**DATA FOR THIS EXERCISE**
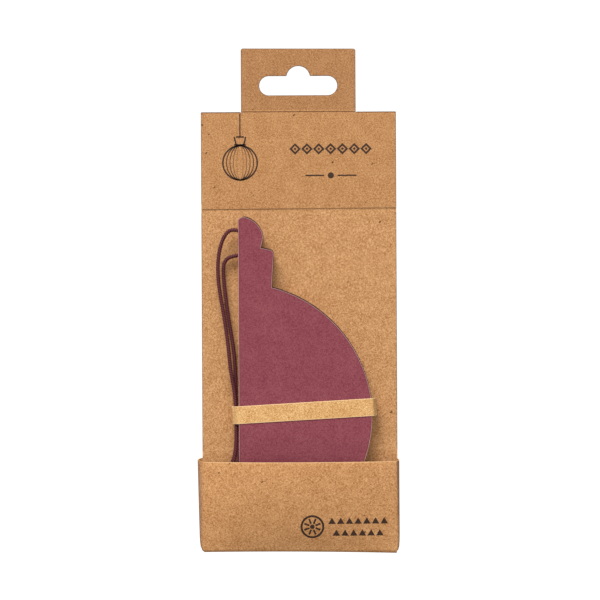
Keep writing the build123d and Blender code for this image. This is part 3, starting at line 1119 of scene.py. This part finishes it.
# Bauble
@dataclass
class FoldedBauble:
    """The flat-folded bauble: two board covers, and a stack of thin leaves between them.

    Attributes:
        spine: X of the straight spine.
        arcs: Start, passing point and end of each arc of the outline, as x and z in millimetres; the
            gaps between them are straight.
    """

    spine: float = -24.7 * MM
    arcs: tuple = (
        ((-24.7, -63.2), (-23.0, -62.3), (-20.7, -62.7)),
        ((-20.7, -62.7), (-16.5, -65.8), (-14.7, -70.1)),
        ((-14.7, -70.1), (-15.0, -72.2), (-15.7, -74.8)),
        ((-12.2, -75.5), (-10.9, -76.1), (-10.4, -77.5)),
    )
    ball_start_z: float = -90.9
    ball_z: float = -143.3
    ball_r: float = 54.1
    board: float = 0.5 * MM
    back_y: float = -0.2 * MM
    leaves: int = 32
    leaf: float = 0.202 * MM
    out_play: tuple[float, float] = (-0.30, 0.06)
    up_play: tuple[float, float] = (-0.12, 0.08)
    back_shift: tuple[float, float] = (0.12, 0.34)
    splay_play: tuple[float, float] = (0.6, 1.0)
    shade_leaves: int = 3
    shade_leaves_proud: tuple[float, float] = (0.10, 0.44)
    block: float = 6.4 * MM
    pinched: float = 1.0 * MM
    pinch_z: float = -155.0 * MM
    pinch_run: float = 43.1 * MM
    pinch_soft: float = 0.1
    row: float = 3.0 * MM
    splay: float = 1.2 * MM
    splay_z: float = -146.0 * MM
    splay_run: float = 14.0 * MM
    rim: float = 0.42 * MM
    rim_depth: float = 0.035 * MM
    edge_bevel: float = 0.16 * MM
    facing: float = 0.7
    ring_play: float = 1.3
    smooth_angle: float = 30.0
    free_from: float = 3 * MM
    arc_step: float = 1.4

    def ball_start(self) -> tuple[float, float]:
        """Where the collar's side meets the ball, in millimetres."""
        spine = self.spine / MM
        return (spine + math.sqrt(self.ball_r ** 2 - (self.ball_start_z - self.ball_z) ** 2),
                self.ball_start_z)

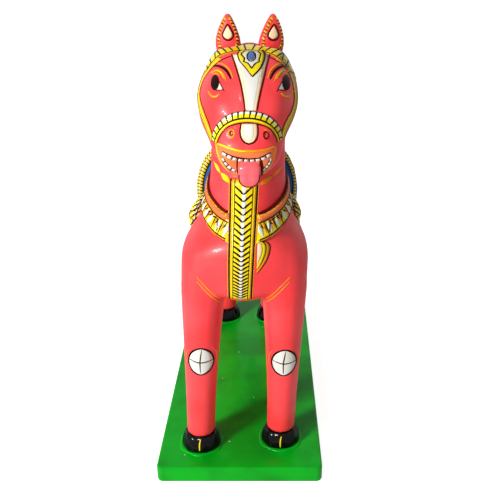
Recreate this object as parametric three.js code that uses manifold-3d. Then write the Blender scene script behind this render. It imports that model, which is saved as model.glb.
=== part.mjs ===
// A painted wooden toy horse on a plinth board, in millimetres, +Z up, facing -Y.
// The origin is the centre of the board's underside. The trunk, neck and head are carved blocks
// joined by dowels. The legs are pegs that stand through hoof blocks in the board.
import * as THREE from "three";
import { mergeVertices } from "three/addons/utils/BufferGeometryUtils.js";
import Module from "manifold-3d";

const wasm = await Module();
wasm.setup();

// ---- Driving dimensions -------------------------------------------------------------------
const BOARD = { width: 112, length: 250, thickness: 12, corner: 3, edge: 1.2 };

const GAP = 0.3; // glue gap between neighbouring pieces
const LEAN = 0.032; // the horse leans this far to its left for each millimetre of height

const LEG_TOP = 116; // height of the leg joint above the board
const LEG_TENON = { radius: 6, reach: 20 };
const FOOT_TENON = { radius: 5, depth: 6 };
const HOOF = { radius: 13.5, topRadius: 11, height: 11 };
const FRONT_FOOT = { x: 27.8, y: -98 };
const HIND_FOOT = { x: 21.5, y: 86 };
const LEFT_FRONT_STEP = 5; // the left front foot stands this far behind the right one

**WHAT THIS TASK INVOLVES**
Print all of the entries exactly as they are written.

**OUTPUT FOR THIS EXERCISE**
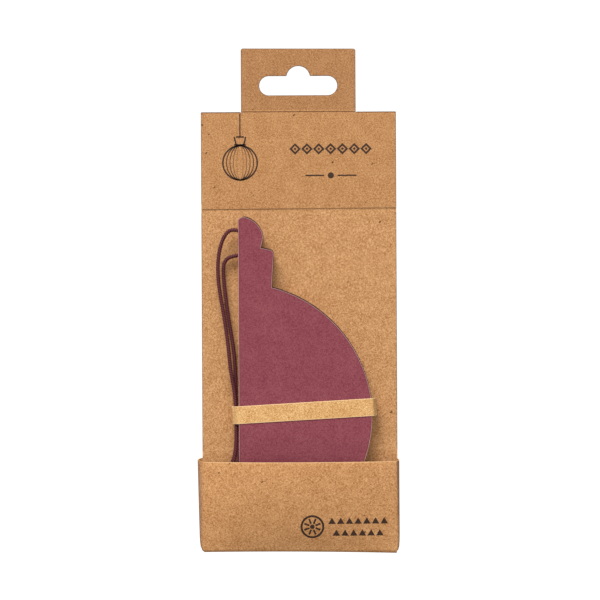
Keep writing the build123d and Blender code for this image. This is part 3, starting at line 1119 of scene.py. This part finishes it.
# Bauble
@dataclass
class FoldedBauble:
    """The flat-folded bauble: two board covers, and a stack of thin leaves between them.

    Attributes:
        spine: X of the straight spine.
        arcs: Start, passing point and end of each arc of the outline, as x and z in millimetres; the
            gaps between them are straight.
    """

    spine: float = -24.7 * MM
    arcs: tuple = (
        ((-24.7, -63.2), (-23.0, -62.3), (-20.7, -62.7)),
        ((-20.7, -62.7), (-16.5, -65.8), (-14.7, -70.1)),
        ((-14.7, -70.1), (-15.0, -72.2), (-15.7, -74.8)),
        ((-12.2, -75.5), (-10.9, -76.1), (-10.4, -77.5)),
    )
    ball_start_z: float = -90.9
    ball_z: float = -143.3
    ball_r: float = 54.1
    board: float = 0.5 * MM
    back_y: float = -0.2 * MM
    leaves: int = 32
    leaf: float = 0.202 * MM
    out_play: tuple[float, float] = (-0.30, 0.06)
    up_play: tuple[float, float] = (-0.12, 0.08)
    back_shift: tuple[float, float] = (0.12, 0.34)
    splay_play: tuple[float, float] = (0.6, 1.0)
    shade_leaves: int = 3
    shade_leaves_proud: tuple[float, float] = (0.10, 0.44)
    block: float = 6.4 * MM
    pinched: float = 1.0 * MM
    pinch_z: float = -155.0 * MM
    pinch_run: float = 43.1 * MM
    pinch_soft: float = 0.1
    row: float = 3.0 * MM
    splay: float = 1.2 * MM
    splay_z: float = -146.0 * MM
    splay_run: float = 14.0 * MM
    rim: float = 0.42 * MM
    rim_depth: float = 0.035 * MM
    edge_bevel: float = 0.16 * MM
    facing: float = 0.7
    ring_play: float = 1.3
    smooth_angle: float = 30.0
    free_from: float = 3 * MM
    arc_step: float = 1.4

    def ball_start(self) -> tuple[float, float]:
        """Where the collar's side meets the ball, in millimetres."""
        spine = self.spine / MM
        return (spine + math.sqrt(self.ball_r ** 2 - (self.ball_start_z - self.ball_z) ** 2),
                self.ball_start_z)

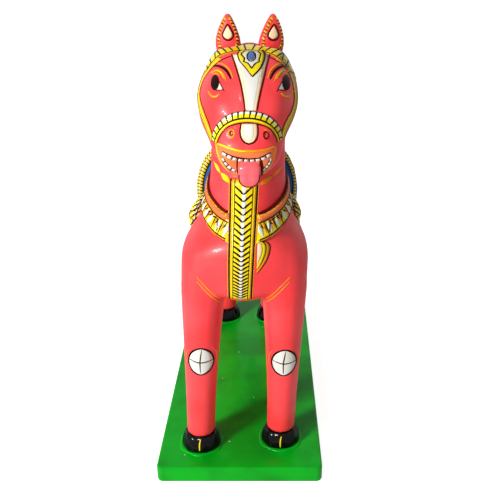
Recreate this object as parametric three.js code that uses manifold-3d. Then write the Blender scene script behind this render. It imports that model, which is saved as model.glb.
=== part.mjs ===
// A painted wooden toy horse on a plinth board, in millimetres, +Z up, facing -Y.
// The origin is the centre of the board's underside. The trunk, neck and head are carved blocks
// joined by dowels. The legs are pegs that stand through hoof blocks in the board.
import * as THREE from "three";
import { mergeVertices } from "three/addons/utils/BufferGeometryUtils.js";
import Module from "manifold-3d";

const wasm = await Module();
wasm.setup();

// ---- Driving dimensions -------------------------------------------------------------------
const BOARD = { width: 112, length: 250, thickness: 12, corner: 3, edge: 1.2 };

const GAP = 0.3; // glue gap between neighbouring pieces
const LEAN = 0.032; // the horse leans this far to its left for each millimetre of height

const LEG_TOP = 116; // height of the leg joint above the board
const LEG_TENON = { radius: 6, reach: 20 };
const FOOT_TENON = { radius: 5, depth: 6 };
const HOOF = { radius: 13.5, topRadius: 11, height: 11 };
const FRONT_FOOT = { x: 27.8, y: -98 };
const HIND_FOOT = { x: 21.5, y: 86 };
const LEFT_FRONT_STEP = 5; // the left front foot stands this far behind the right one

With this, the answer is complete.